Provea has denounced the FAES’ actions before the Prosecutor’s Office but there’s been no response. Retired admiral and Lara governor Carmen Meléndez also cheers for the security group; she’s publicly ordered and backed some of their assaults on dissidents.

Lara has collected stories of extermination groups created by police bodies through various regional governments since the 90s. The FAES was directly bred by the infamous Operations for People’s Liberation (OLPs), a series of raids on low-income areas against criminal gangs, with hundreds of casualties in poor communities.

It was the OLPs that established the pattern of neighbor harassment, extrajudicial execution and social subjugation that’s a regular FAES practice nowadays. The FAES, along with the National Guard and colectivos, is also at the forefront of the Maduro regime’s cruelest repressive streak.

In the words of Erika Guevara Rosas, Amnesty International’s director for the Americas, “the social control strategy that Maduro’s authorities are trying to impose through fear and punishment against those who demand change, is repulsive. His government is getting more vicious with the poorest citizens they claim to protect but actually murder, arrest and threaten.”

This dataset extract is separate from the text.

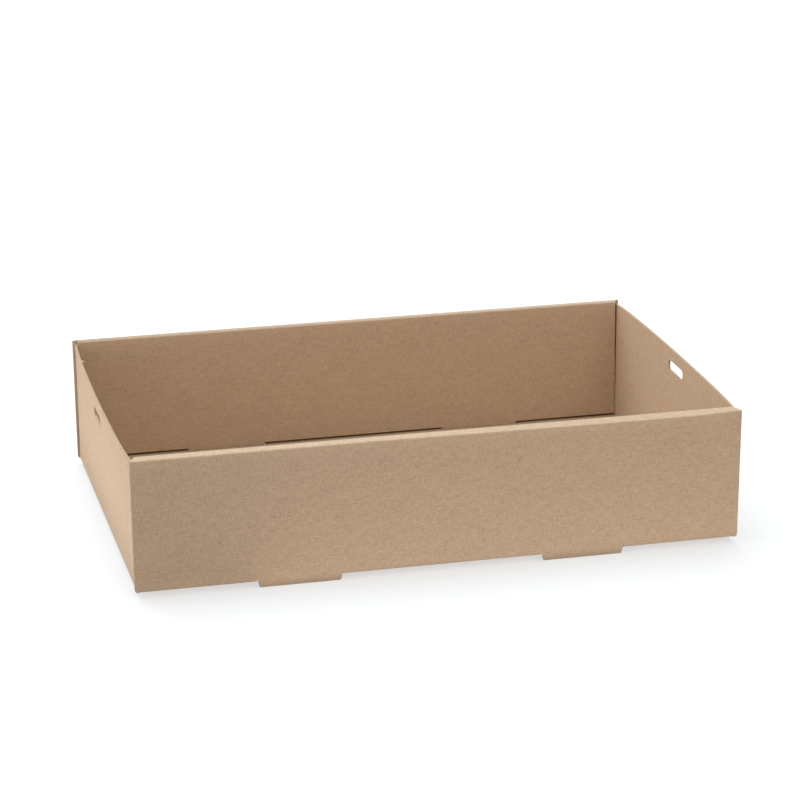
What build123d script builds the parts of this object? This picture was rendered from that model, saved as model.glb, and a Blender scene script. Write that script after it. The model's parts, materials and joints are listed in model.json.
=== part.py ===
from build123d import *
import os

# A catering tray folded from one die-cut sheet of brown fluted board, with no glue and no lid.
#
# Each long side is a hollow wall: the outer panel turns in over a narrow rim, and the inner
# panel comes down again, spreads a little and locks two tabs into slots in the base.  The strips cut out
# of those slots stay on the outer panels and point down as four feet.  Each end is a single
# wall that bulges outwards a little at the top and has a lock slot for a lid.  Its two corner
# flaps are tucked inside the hollow long walls, which hold it up.
#
# Frame: X along the tray, Y across it with the front at -Y, Z up from the undersides of the
# feet, origin under the middle of the tray.  The tray is the same on both sides of X and Y.

# ---- driving dimensions, in millimetres -------------------------------------------------
BOARD = 1.5             # thickness of the sheet
LENGTH = 365.5          # long walls, cut end to cut end
WIDTH = 241.0           # over the two outer panels
WALL_HEIGHT = 80.0      # rim's outer edge above the underside of the base
FOOT_DROP = 3.6         # underside of the base above the table
RIM_WIDTH = 7.0         # strip on top of a long wall
RIM_RISE = 0.9          # the rim's inner edge above its outer edge
WALL_FOOT = 9.0         # thickness of a long wall where it meets the base
FLOOR_GAP = 1.5         # lower edge of an inner panel above the tray's floor
END_INSET = 1.5         # end wall in from the cut ends of the long walls
END_BULGE = 3.7         # outward bulge of an end wall at the middle of its top edge
FLAP_LENGTH = 58.0      # corner flap, from the end wall inwards
TAB_SPACING = 171.0     # between the middles of the two tabs of one wall
TAB_WIDTH = 50.6        # of feet and lock tabs alike, where they leave their panel
TAB_TAPER = 1.3         # how much a tab narrows on each side down to its tip
LOCK_DROP = 0.6         # tip of a lock tab below the underside of the base
LID_SLOT = (27.5, 6.2)  # width and height of the slot in an end wall
LID_SLOT_ROUND = 2.6    # its corner radius
LID_SLOT_DOWN = 12.4    # middle of the slot below the rim's outer edge
PLAY = 0.25             # clearance between two plies that only lie against each other

# ---- fold and cut details ---------------------------------------------------------------
FOLD_OUTSIDE = 1.3      # radius on the outside of a fold
FOLD_INSIDE = 0.25      # radius on the inside of a fold
CORNER_ROUND = 1.8      # rounded lower corners of the outer panels
MITRE = 3.2             # how far the rim's inner edge stops short of the cut end
FLAP_SHORT_TOP = 2.3    # corner flap lower than its end wall
FLAP_SHORT_BASE = 1.0   # corner flap clear of the floor
BULGE_SPREAD = 0.93     # how far out towards the corners the bulge keeps its fullness

# ---- levels and planes worked out from them ---------------------------------------------
BASE_Z = FOOT_DROP
FLOOR_Z = BASE_Z + BOARD
RIM_Z = BASE_Z + WALL_HEIGHT
GAP_Z = FLOOR_Z + FLOOR_GAP
END_TOP_Z = RIM_Z - BOARD - PLAY
HALF_L = LENGTH / 2
HALF_W = WIDTH / 2
END_X = HALF_L - END_INSET     # outer face of an end wall at its foot
END_Y = HALF_W - BOARD - PLAY  # outer faces of its corner flaps


def wall_depth(z):
    """Thickness of a long wall over all its plies at height z; the inner panel leans."""
    return WALL_FOOT + (RIM_WIDTH - WALL_FOOT) * (z - BASE_Z) / WALL_HEIGHT


def under_rim(inwards):
    """Height of the rim's underside, which rises inwards."""
    return RIM_Z - BOARD + RIM_RISE * inwards / RIM_WIDTH


def front_section():
    """Section of the front half of the sheet: base, outer panel, rim and inner panel."""
    inner_face = RIM_WIDTH - BOARD
    corners = [
        # inwards from the outer face, height, radius
        (HALF_W, BASE_Z, 0),
        (0, BASE_Z, FOLD_OUTSIDE),
        (0, RIM_Z, FOLD_OUTSIDE),
        (RIM_WIDTH, RIM_Z + RIM_RISE, FOLD_OUTSIDE),
        (wall_depth(GAP_Z), GAP_Z, 0),
        (wall_depth(GAP_Z) - BOARD, GAP_Z, 0),
        (inner_face, under_rim(inner_face), FOLD_INSIDE),
        (BOARD, under_rim(BOARD), FOLD_INSIDE),
        (BOARD, FLOOR_Z, FOLD_INSIDE),
        (HALF_W, FLOOR_Z, 0),
    ]
    points = [(0, inwards - HALF_W, z) for inwards, z, _ in corners]
    radii = [radius for _, _, radius in corners]
    return make_face(FilletPolyline(*points, radius=radii, close=True))


def lower_edge_round(x, y, width, radius):
    """What is cut away to round the lower edge at x, over a width across the tray."""
    block = Box(2 * radius, width, 2 * radius)
    drum = Rot(90, 0, 0) * Cylinder(radius, width)
    return Pos(x - radius, y, BASE_Z + radius) * (Pos(radius, 0, -radius) * block - drum)


def wall_trim():
    """What is cut off the right end of the front wall: the rim's mitre and a round corner."""
    short_x = HALF_L - MITRE
    beyond_x = HALF_L + MITRE
    mitre = Polyline(
        (HALF_L, BOARD - HALF_W),
        (short_x, RIM_WIDTH - HALF_W),
        (short_x, 2 * RIM_WIDTH - HALF_W),
        (beyond_x, 2 * RIM_WIDTH - HALF_W),
        (beyond_x, BOARD - HALF_W),
        close=True,
    )
    above_floor = Pos(0, 0, GAP_Z - PLAY) * extrude(make_face(mitre), WALL_HEIGHT)
    corner = lower_edge_round(HALF_L, BOARD / 2 - HALF_W, 2 * BOARD, CORNER_ROUND)
    return above_floor + corner


def base_trim():
    """What is cut off the right end of the base, up to the outside of the end wall's fold."""
    beyond = Pos(END_X + BOARD, 0, FLOOR_Z) * Box(2 * BOARD, 2 * (HALF_W - BOARD), 3 * BOARD)
    return beyond + lower_edge_round(END_X, 0, 2 * END_Y, FOLD_OUTSIDE)


def tab(top_z, top_depth, tip_z, tip_depth):
    """A tab that narrows to its tip; a depth is that of its inner face in from the front."""
    def section(z, depth, width):
        return Pos(0, depth - BOARD / 2 - HALF_W, z) * Rectangle(width, BOARD)

    top = section(top_z, top_depth, TAB_WIDTH)
    tip = section(tip_z, tip_depth, TAB_WIDTH - 2 * TAB_TAPER)
    return loft([top, tip], ruled=True)


def front_wall():
    """The front wall with half of the base, its feet and its lock tabs in their slots."""
    wall = extrude(front_section(), HALF_L, dir=(1, 0, 0), both=True)
    trim = wall_trim()
    wall = wall - trim - mirror(trim, about=Plane.YZ)

    slot_depth = WALL_FOOT + PLAY - BOARD
    slot_y = BOARD + slot_depth / 2 - HALF_W
    slot = Pos(0, slot_y, BASE_Z + BOARD / 2) * Box(TAB_WIDTH, slot_depth, 2 * BOARD)
    fold = Pos(0, BOARD / 2 - HALF_W, FLOOR_Z) * Box(TAB_WIDTH, BOARD, 2 * BOARD)
    foot = tab(BASE_Z, BOARD, 0, BOARD)
    lock_tip_z = BASE_Z - LOCK_DROP
    lock = tab(GAP_Z, wall_depth(GAP_Z), lock_tip_z, wall_depth(lock_tip_z))
    for middle in (-TAB_SPACING / 2, TAB_SPACING / 2):
        place = Pos(middle, 0, 0)
        wall = wall - place * slot + place * fold + place * foot + place * lock
    return wall


def end_strip(z, bulge):
    """Level section through the right end wall and its corner flaps: one bent strip."""
    tip_x = END_X - FLAP_LENGTH

    def face_line(inset, radius):
        x = END_X - inset
        y = END_Y - inset
        bend = x - radius
        full = x + bulge * 4 / 3
        wall_y = y - radius
        spread = BULGE_SPREAD * wall_y
        return [
            Line((tip_x, -y), (bend, -y)),
            JernArc((bend, -y), (1, 0), radius, 90),
            Bezier((x, -wall_y), (full, -spread), (full, spread), (x, wall_y)),
            JernArc((x, wall_y), (0, 1), radius, 90),
            Line((bend, y), (tip_x, y)),
        ]

    outside = face_line(0, FOLD_INSIDE + BOARD)
    inside = face_line(BOARD, FOLD_INSIDE)
    tips = [Line(outside[0] @ 0, inside[0] @ 0), Line(outside[-1] @ 1, inside[-1] @ 1)]
    return Pos(0, 0, z) * make_face(outside + inside + tips)


def right_end():
    """The right end wall with its corner flaps, and the lid's lock slot cut through it."""
    wall = loft([end_strip(FLOOR_Z, 0), end_strip(END_TOP_Z, END_BULGE)], ruled=True)
    flap_x = END_X - BOARD - FOLD_INSIDE - FLAP_LENGTH / 2
    for level, clearance in ((FLOOR_Z, FLAP_SHORT_BASE), (END_TOP_Z, FLAP_SHORT_TOP)):
        wall -= Pos(flap_x, 0, level) * Box(FLAP_LENGTH, 2 * HALF_W, 2 * clearance)
    outline = Plane.YZ * RectangleRounded(*LID_SLOT, LID_SLOT_ROUND)
    slot = extrude(outline, END_BULGE + 2 * BOARD, both=True)
    return wall - Pos(END_X, 0, RIM_Z - LID_SLOT_DOWN) * slot


half_turn = Rot(0, 0, 180)
front = front_wall()
spare = base_trim()
right = right_end()
tray = front + half_turn * front - spare - half_turn * spare + right + half_turn * right

os.makedirs("parts", exist_ok=True)
export_step(tray, "parts/tray.step")
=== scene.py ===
"""A catering tray folded from one die-cut blank of brown fluted board, as a Blender add-on.

The blank is drawn flat, with its slots, tabs and corner flaps, and is then folded up. Lengths
are in metres. On the blank, u runs along the tray and v across it, both from the middle of the
base, and depth runs from the outside liner (0) to the inside liner (the board's thickness).
"""

import json
import math

import bpy
import numpy as np
from mathutils import Matrix, Vector
from mathutils.geometry import delaunay_2d_cdt, tessellate_polygon


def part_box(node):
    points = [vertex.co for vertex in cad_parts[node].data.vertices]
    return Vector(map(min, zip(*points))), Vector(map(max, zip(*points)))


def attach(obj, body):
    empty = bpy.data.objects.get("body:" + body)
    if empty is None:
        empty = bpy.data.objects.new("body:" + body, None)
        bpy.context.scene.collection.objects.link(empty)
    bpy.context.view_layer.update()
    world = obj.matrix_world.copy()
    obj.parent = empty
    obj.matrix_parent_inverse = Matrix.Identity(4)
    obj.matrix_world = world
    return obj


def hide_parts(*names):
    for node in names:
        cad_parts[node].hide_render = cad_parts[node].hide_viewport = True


bl_info = {
    "name": "Catering Tray",
    "version": (1, 0, 0),
    "blender": (4, 5, 0),
    "location": "3D View > Sidebar > Tray",
    "description": "Folds a catering tray from one blank of brown fluted board",
    "category": "Add Mesh",
}

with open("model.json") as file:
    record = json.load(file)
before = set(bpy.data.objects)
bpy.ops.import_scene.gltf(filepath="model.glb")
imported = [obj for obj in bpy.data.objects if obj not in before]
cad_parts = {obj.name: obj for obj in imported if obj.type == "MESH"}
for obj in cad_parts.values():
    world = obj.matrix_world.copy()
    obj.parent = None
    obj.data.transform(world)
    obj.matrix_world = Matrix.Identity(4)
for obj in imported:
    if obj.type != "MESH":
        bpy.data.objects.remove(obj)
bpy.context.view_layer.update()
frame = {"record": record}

MM = 0.001
TRAY_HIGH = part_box("tray")[1]
MOUNTS = {mount["name"]: mount for mount in frame["record"]["mounts"]}

FOLD_STEPS = 6           # faces round a fold
ROUND_STEPS = 5          # faces round a cut corner
CUT_ROUND = 0.22 * MM    # how far the knife's pressure rounds a cut edge
PITCH = 9 * MM           # spacing of the mesh lines on a flat panel
BULGE_SPREAD = 0.93      # how far towards the corners an end wall's bulge reaches
FOLD_FADE = 2.5 * MM     # distance over which a fold's wear fades out
SAG_REACH = 6 * MM       # how far from the rim's fold its sag reaches
BURR_PLACE = 41.5 * MM   # in from the back wall's outer face to the torn burr
BURR_BACK, BURR_FRONT = 4, 1.5  # millimetres that the burr reaches on either side
FAR = 0.6                # metres: well outside the blank


# ---- settings ---------------------------------------------------------------------------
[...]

The history of undeclared death penalty that weighs over Lara, and the fact that the opposition has gotten much more organized in the region after more than 10 years of Henri Falcón’s administration, may help explain why the dictatorship needs to crack down on a state that has become too rebellious. There’s a direct relationship between local political power and the repression of protests; a FAES agent injured a journalist with pellets shot at close range, and even Kleyder Ferrero, responsible for regional security, rides along with the squad, wearing the same uniform, the same hood, and being just as hostile against whoever dares to challenge the regime.